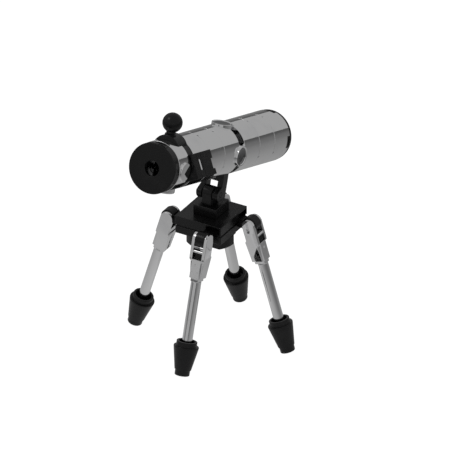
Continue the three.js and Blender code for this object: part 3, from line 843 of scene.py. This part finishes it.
def makeFloor(v):
    bm = bmesh.new()
    bmesh.ops.create_circle(bm, cap_ends=True, segments=128, radius=v["radius"])
    floor = asObject(bm, "studioFloor")
    material = bpy.data.materials.new("paleFloor")
    material.use_nodes = True
    nodes, links = material.node_tree.nodes, material.node_tree.links
    nodes.clear()
    matt = makeNode(nodes, "BsdfDiffuse", values={"Color": (v["bounce"],) * 3 + (1,)})
    glow = makeNode(nodes, "Emission", values={"Strength": v["white"]})
    plain = makeNode(nodes, "AddShader")
    coord = makeNode(nodes, "TexCoord")
    far = makeNode(nodes, "VectorMath", "LENGTH")
    span = v["mirrored"][-1][0]
    scale = makeNode(nodes, "Math", "DIVIDE", {1: span})
    ramp = makeNode(nodes, "ValToRGB")
    stops = ramp.color_ramp.elements
    while len(stops) < len(v["mirrored"]):
        stops.new(0.5)
    for stop, (distance, level) in zip(stops, v["mirrored"]):
        stop.position = distance / span
        stop.color = (level, level, level, 1)
    # painted reflection: this glow is darker with distance and brighter towards one side, and only
    # mirror-like rays see it
    seen = makeNode(nodes, "Emission")
    toward = makeNode(nodes, "VectorMath", "NORMALIZE")
    facing = makeNode(nodes, "VectorMath", "DOT_PRODUCT", {1: v["bright"]})
    low, high = v["sides"]
    side = makeNode(nodes, "MapRange", values={"From Min": -1, "To Min": low, "To Max": high})
    links.new(coord.outputs["Object"], toward.inputs[0])
    links.new(toward.outputs["Vector"], facing.inputs[0])
    links.new(facing.outputs["Value"], side.inputs["Value"])
    links.new(side.outputs["Result"], seen.inputs["Strength"])
    links.new(coord.outputs["Object"], far.inputs[0])
    links.new(far.outputs["Value"], scale.inputs[0])
    links.new(scale.outputs[0], ramp.inputs["Fac"])
    links.new(ramp.outputs["Color"], seen.inputs["Color"])
    links.new(matt.outputs[0], plain.inputs[0])
    links.new(glow.outputs[0], plain.inputs[1])
    splitByRay(nodes, links, plain, seen, makeNode(nodes, "OutputMaterial"))
    floor.data.materials.append(material)


def makeSky(v):
    world = bpy.data.worlds.new("softStudio")
    world.use_nodes = True
    bpy.context.scene.world = world
    nodes, links = world.node_tree.nodes, world.node_tree.links
    nodes.clear()
    coord = makeNode(nodes, "TexCoord")
    split = makeNode(nodes, "SeparateXYZ")
    height = makeNode(nodes, "MapRange", values={"To Min": v["horizon"], "To Max": v["zenith"]})
    soft = makeNode(nodes, "Background", values={"Color": (1, 1, 1, 1)})
    mirrored = makeNode(nodes, "Background", values={"Color": (v["mirrored"],) * 3 + (1,)})
    links.new(coord.outputs["Generated"], split.inputs[0])
    links.new(split.outputs["Z"], height.inputs["Value"])
    links.new(height.outputs["Result"], soft.inputs["Strength"])
    splitByRay(nodes, links, soft, mirrored, makeNode(nodes, "OutputWorld"))


lampValues = {"aim": (0, -20, 85), "toward": (-0.49, -0.34, 0.81), "distance": 0.9, "size": 0.3,
              "power": 0.6}


# a small soft lamp up on the left, for the glint on the knob
def makeLamp(v):
    aim = Vector(v["aim"]) * mm
    toward = Vector(v["toward"]).normalized()
    data = bpy.data.lights.new("smallSoftbox", "AREA")
    data.size = v["size"]
    data.energy = v["power"]
    lamp = bpy.data.objects.new("smallSoftbox", data)
    lamp.location = aim + toward * v["distance"]
    lamp.rotation_euler = (-toward).to_track_quat("-Z", "Y").to_euler()
    bpy.context.scene.collection.objects.link(lamp)


makeFloor(floorValues)
makeSky(skyValues)
makeLamp(lampValues)
bpy.context.scene.view_settings.view_transform = "Standard"
print("floor and light made")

----

WHAT IS BEING ASKED:
Reproduce all of the material above word for word.

THE OUTPUT:
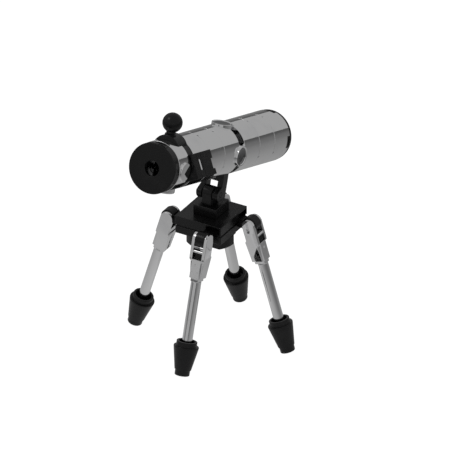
Continue the three.js and Blender code for this object: part 3, from line 843 of scene.py. This part finishes it.
def makeFloor(v):
    bm = bmesh.new()
    bmesh.ops.create_circle(bm, cap_ends=True, segments=128, radius=v["radius"])
    floor = asObject(bm, "studioFloor")
    material = bpy.data.materials.new("paleFloor")
    material.use_nodes = True
    nodes, links = material.node_tree.nodes, material.node_tree.links
    nodes.clear()
    matt = makeNode(nodes, "BsdfDiffuse", values={"Color": (v["bounce"],) * 3 + (1,)})
    glow = makeNode(nodes, "Emission", values={"Strength": v["white"]})
    plain = makeNode(nodes, "AddShader")
    coord = makeNode(nodes, "TexCoord")
    far = makeNode(nodes, "VectorMath", "LENGTH")
    span = v["mirrored"][-1][0]
    scale = makeNode(nodes, "Math", "DIVIDE", {1: span})
    ramp = makeNode(nodes, "ValToRGB")
    stops = ramp.color_ramp.elements
    while len(stops) < len(v["mirrored"]):
        stops.new(0.5)
    for stop, (distance, level) in zip(stops, v["mirrored"]):
        stop.position = distance / span
        stop.color = (level, level, level, 1)
    # painted reflection: this glow is darker with distance and brighter towards one side, and only
    # mirror-like rays see it
    seen = makeNode(nodes, "Emission")
    toward = makeNode(nodes, "VectorMath", "NORMALIZE")
    facing = makeNode(nodes, "VectorMath", "DOT_PRODUCT", {1: v["bright"]})
    low, high = v["sides"]
    side = makeNode(nodes, "MapRange", values={"From Min": -1, "To Min": low, "To Max": high})
    links.new(coord.outputs["Object"], toward.inputs[0])
    links.new(toward.outputs["Vector"], facing.inputs[0])
    links.new(facing.outputs["Value"], side.inputs["Value"])
    links.new(side.outputs["Result"], seen.inputs["Strength"])
    links.new(coord.outputs["Object"], far.inputs[0])
    links.new(far.outputs["Value"], scale.inputs[0])
    links.new(scale.outputs[0], ramp.inputs["Fac"])
    links.new(ramp.outputs["Color"], seen.inputs["Color"])
    links.new(matt.outputs[0], plain.inputs[0])
    links.new(glow.outputs[0], plain.inputs[1])
    splitByRay(nodes, links, plain, seen, makeNode(nodes, "OutputMaterial"))
    floor.data.materials.append(material)


def makeSky(v):
    world = bpy.data.worlds.new("softStudio")
    world.use_nodes = True
    bpy.context.scene.world = world
    nodes, links = world.node_tree.nodes, world.node_tree.links
    nodes.clear()
    coord = makeNode(nodes, "TexCoord")
    split = makeNode(nodes, "SeparateXYZ")
    height = makeNode(nodes, "MapRange", values={"To Min": v["horizon"], "To Max": v["zenith"]})
    soft = makeNode(nodes, "Background", values={"Color": (1, 1, 1, 1)})
    mirrored = makeNode(nodes, "Background", values={"Color": (v["mirrored"],) * 3 + (1,)})
    links.new(coord.outputs["Generated"], split.inputs[0])
    links.new(split.outputs["Z"], height.inputs["Value"])
    links.new(height.outputs["Result"], soft.inputs["Strength"])
    splitByRay(nodes, links, soft, mirrored, makeNode(nodes, "OutputWorld"))


lampValues = {"aim": (0, -20, 85), "toward": (-0.49, -0.34, 0.81), "distance": 0.9, "size": 0.3,
              "power": 0.6}


# a small soft lamp up on the left, for the glint on the knob
def makeLamp(v):
    aim = Vector(v["aim"]) * mm
    toward = Vector(v["toward"]).normalized()
    data = bpy.data.lights.new("smallSoftbox", "AREA")
    data.size = v["size"]
    data.energy = v["power"]
    lamp = bpy.data.objects.new("smallSoftbox", data)
    lamp.location = aim + toward * v["distance"]
    lamp.rotation_euler = (-toward).to_track_quat("-Z", "Y").to_euler()
    bpy.context.scene.collection.objects.link(lamp)


makeFloor(floorValues)
makeSky(skyValues)
makeLamp(lampValues)
bpy.context.scene.view_settings.view_transform = "Standard"
print("floor and light made")